EPAM’s headquarters is in Newtown, Pa., but its main development hub is in Minsk, where more than 6,000 of its technology specialists work.

“I think it was the absence of oil that made Belarus do this,” said Mr. Dobkin, 57. “Here, universities produce more highly qualified specialists than the internal market needs.”

Many locals say the government’s talk about growing as a tech hub is a comfortable distraction in a country that heavily depends on Russia for cut-rate fuel and political patronage.

Sergei Chaly, an outspoken economist and former government official, calls Belarus “a dying country with bitcoins.”

How Europe’s Last Dictatorship Became a Tech Hub

Employees at Wargaming, whose game “World of Tanks” has more than 200 million registered users, including the Belarusian president’s son.

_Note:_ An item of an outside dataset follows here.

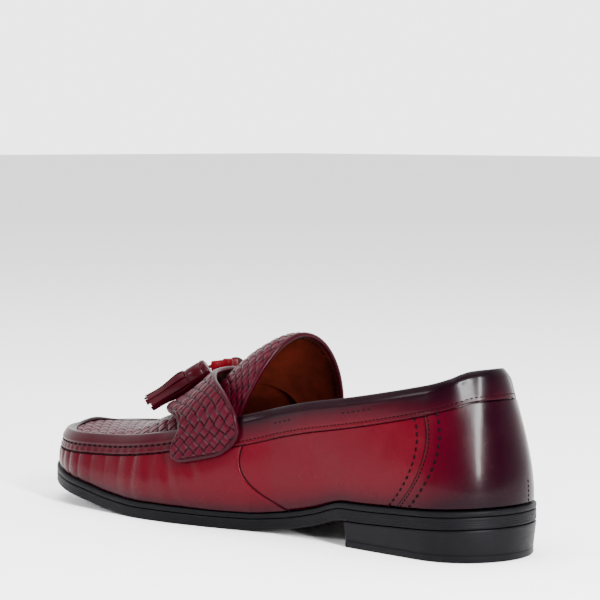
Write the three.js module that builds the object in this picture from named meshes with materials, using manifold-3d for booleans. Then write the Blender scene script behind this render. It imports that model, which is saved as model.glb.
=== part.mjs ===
// Tassel loafer, right shoe, in millimetres with +Z up.
// +X is the medial side, the toe points along -Y, and the sole rests on z = 0.
// Every curved piece is worked out from one surface of the last: its wall, which
// rises from the sole to the top edge, and the arch that spans the instep.
import * as THREE from 'three';
import { mergeVertices } from 'three/addons/utils/BufferGeometryUtils.js';
import Module from 'manifold-3d';

const wasm = await Module();
wasm.setup();

// Driving sizes of the sole and heel
const soleLength = 300;
const ballWidth = 101.4;
const soleThickness = 5.4;
const weltThickness = 2.5;
const weltWidth = 13;
const weltReveal = 2.6;
const soleBevel = 0.7;
const heelLength = 77;
const heelLift = 12.5;
const seatRise = 3.2;
const toeSpring = 12.4;
const heelTaper = 1.2;
const topLift = 3.2;
const liftGroove = 0.5;

// Driving sizes of the last and of the upper that is made on it
const heelHeight = 84;
const instepHeight = 94;
const topLean = 13;
const bellyOut = 5;
const leanPower = 1.5;
const upperWall = 1.9;
const featherTurn = 8;
const footRound = 0.8;
const insoleThickness = 2.4;
const insoleEase = 2.2;
const insoleLift = 0.9;
const insoleBevel = 1;
const seamStep = 0.5;
const seamRun = 0.8;

// Driving sizes of the overlays, straps and tassels
const clearance = 0.3;
const footEase = 0.45;
const collarDepth = 12;
const collarInside = 9;
const collarLeather = 1.1;
const rimDepth = 8;
const rimLeather = 1.2;
const rimRoll = 3.4;
const bandSink = 0.9;
const bandRound = 1.2;
const edgeSkive = 0.3;
const foldCrown = 1.3;
const plugWall = 1.8;
const plugSink = 2;
const plugShort = 0.5;
const plugFullness = 0.82;
const plugTail = 0.25;
const weavePitch = 7;
const weaveRaise = 0.6;
const weaveShoulder = 0.8;
const strapLift = 1.25;
const strapThickness = 2;
const strapCells = { across: 6, along: 26 };
const earDrop = 15;
const tongueWall = 2;
const tongueCells = { across: 12, along: 7 };
const tongueInset = { medial: 6.8, lateral: 5.2 };
const tongueTuck = 8;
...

Credit Siarhei Hudzilin for The New York Times

Yevgeny Lipkovich, a popular blogger who made a career out of ridiculing Belarusian bureaucrats, said the only reason the tech industry had found some success in Belarus is that the government “cannot seize people’s brains.” He joked, “If they want to capture an IT company, what would they get, computers?”

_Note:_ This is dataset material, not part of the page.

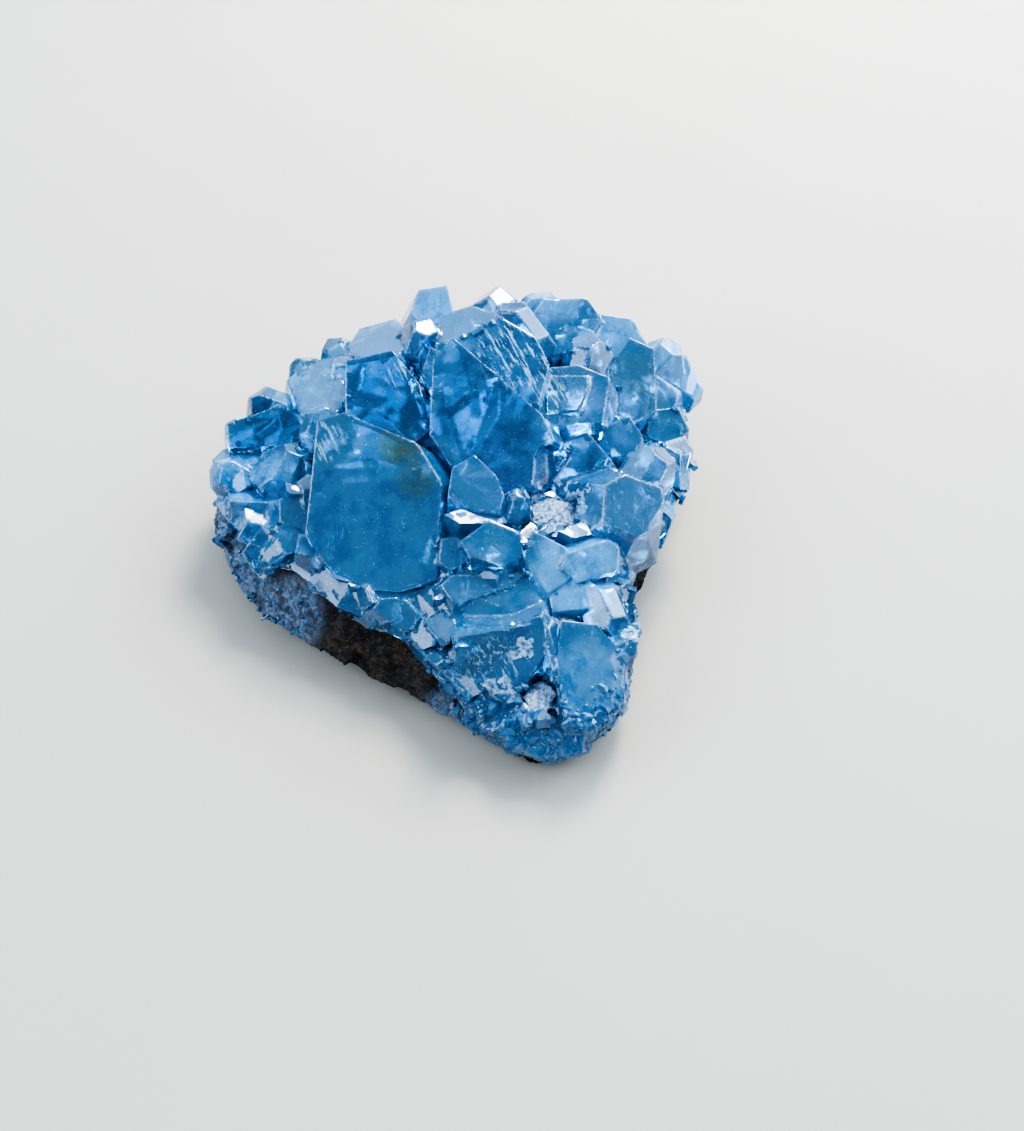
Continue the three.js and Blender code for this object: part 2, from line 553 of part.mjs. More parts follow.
const cluster = new THREE.Group();
cluster.add(piece("host_rock", toGeometry(rockSolid()), finish.rock));
cluster.add(piece("celestine_crystals", toGeometry(crystals), finish.celestine));
for (const c of CRUMBS) {
  const seated = largest(toSolid(crumb(c)).subtract(grownRock));
  cluster.add(piece(c.name, toGeometry(seated), finish.chalk));
}

// The origin goes under the exact middle of the finished specimen.
const middle = new THREE.Box3().setFromObject(cluster).getCenter(new THREE.Vector3());
cluster.position.set(-middle.x, -middle.y, 0);

export default cluster;
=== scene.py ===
import logging
import math
import random
from dataclasses import dataclass
from enum import Enum

import bmesh
import bpy
from mathutils import Euler, Matrix, Vector, noise
from mathutils.bvhtree import BVHTree
from mathutils.kdtree import KDTree


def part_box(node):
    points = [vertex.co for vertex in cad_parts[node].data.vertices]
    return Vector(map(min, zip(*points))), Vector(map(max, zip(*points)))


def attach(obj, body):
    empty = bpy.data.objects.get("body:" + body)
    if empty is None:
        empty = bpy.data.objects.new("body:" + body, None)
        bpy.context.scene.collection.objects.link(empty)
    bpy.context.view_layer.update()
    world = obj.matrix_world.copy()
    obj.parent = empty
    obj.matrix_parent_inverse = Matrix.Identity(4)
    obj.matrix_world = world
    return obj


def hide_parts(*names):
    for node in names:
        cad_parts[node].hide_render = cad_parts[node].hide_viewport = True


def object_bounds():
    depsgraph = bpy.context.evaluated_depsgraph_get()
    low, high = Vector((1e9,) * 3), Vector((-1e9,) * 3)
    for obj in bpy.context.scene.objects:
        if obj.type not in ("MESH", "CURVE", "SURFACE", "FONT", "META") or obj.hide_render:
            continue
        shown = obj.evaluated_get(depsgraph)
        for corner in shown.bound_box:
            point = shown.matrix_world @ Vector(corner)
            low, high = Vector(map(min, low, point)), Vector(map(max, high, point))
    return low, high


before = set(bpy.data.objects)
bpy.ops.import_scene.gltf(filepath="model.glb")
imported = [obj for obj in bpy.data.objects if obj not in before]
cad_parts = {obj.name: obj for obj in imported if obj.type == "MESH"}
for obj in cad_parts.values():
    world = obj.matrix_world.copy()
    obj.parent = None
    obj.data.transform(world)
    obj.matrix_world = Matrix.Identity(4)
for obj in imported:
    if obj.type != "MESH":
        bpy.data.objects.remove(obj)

MM = 0.001
SAME_PLACE_MM = 0.002
UP = Vector((0, 0, 1))
CAD_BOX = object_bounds()
LOG = logging.getLogger("celestite")


class Slot(Enum):
    """The record's material slots."""

    ROCK = "host_rock"
    CRYSTAL = "celestine"
    PALE = "pale_rock"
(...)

Politics doesn’t seem a big concern for many in the tech crowd, even if young political activists use group chats on the call and messaging app Viber — an Israeli company whose development hub is in Minsk — to coordinate activities and plan rallies.

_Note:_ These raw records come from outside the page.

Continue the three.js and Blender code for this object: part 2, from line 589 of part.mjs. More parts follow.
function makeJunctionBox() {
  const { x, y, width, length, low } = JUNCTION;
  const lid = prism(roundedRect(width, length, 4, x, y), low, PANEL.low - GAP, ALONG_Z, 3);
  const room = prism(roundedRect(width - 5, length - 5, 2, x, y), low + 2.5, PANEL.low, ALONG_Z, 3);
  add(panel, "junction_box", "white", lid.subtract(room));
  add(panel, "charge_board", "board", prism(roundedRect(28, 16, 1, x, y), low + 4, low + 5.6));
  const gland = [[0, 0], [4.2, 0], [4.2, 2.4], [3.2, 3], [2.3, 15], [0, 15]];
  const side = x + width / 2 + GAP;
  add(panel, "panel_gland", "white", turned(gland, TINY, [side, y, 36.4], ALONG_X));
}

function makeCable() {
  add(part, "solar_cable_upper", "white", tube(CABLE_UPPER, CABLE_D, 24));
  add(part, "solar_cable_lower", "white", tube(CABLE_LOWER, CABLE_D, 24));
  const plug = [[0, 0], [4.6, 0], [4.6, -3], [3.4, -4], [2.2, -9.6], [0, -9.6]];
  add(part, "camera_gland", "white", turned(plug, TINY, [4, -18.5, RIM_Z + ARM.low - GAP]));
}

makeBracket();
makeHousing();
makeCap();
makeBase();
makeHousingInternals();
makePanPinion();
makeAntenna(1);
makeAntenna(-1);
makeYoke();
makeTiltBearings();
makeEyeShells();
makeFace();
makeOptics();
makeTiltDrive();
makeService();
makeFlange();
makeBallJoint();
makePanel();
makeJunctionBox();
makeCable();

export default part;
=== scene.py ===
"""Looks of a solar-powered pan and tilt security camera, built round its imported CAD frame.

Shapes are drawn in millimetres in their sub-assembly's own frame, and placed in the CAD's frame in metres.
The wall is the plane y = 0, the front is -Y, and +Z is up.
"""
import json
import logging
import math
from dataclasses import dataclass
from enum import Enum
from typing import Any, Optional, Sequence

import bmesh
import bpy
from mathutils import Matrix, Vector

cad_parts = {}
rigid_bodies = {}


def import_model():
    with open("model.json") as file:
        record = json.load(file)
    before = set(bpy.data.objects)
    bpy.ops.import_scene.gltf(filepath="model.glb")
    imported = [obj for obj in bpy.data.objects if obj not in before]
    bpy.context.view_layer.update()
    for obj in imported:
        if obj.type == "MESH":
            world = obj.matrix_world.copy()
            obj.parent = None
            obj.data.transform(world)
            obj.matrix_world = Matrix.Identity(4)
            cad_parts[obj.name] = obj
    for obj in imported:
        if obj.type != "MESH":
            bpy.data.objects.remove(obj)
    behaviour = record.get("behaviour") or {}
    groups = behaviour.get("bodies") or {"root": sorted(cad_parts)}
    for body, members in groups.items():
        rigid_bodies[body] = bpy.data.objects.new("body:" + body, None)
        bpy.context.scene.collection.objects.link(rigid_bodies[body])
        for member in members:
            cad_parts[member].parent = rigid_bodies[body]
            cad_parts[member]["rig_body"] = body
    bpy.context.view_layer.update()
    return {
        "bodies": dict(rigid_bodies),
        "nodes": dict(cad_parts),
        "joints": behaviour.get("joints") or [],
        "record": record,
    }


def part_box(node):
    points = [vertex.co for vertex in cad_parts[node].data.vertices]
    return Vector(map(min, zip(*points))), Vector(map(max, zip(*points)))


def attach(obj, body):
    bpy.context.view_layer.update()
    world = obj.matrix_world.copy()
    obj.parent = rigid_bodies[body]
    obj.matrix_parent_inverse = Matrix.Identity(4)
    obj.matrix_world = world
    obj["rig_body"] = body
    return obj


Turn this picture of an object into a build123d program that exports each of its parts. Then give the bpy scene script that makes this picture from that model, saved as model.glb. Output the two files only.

Mr. Lukashenko’s son is a fan of World of Tanks, a multiplayer online game developed in Belarus in which people fight in tank battles. With more than 200 million registered users across the world, it is one of the top 10 games in terms of total digital revenue.

Tanks have an important cultural meaning for Belarus and other former Soviet states, where almost every family has an ancestor who fought in one.

“He plays tanks, but this is controlled,” Mr. Lukashenko said of his son at a televised meeting with schoolteachers.

“One hour for tanks, 1.5 hours for music,” the president added, explaining how he controls his son’s time spent on the game. “Two hours for tanks — four hours for music.”

“Four hours is difficult,” Mr. Lukashenko said, “so he doesn’t play for longer than one hour.”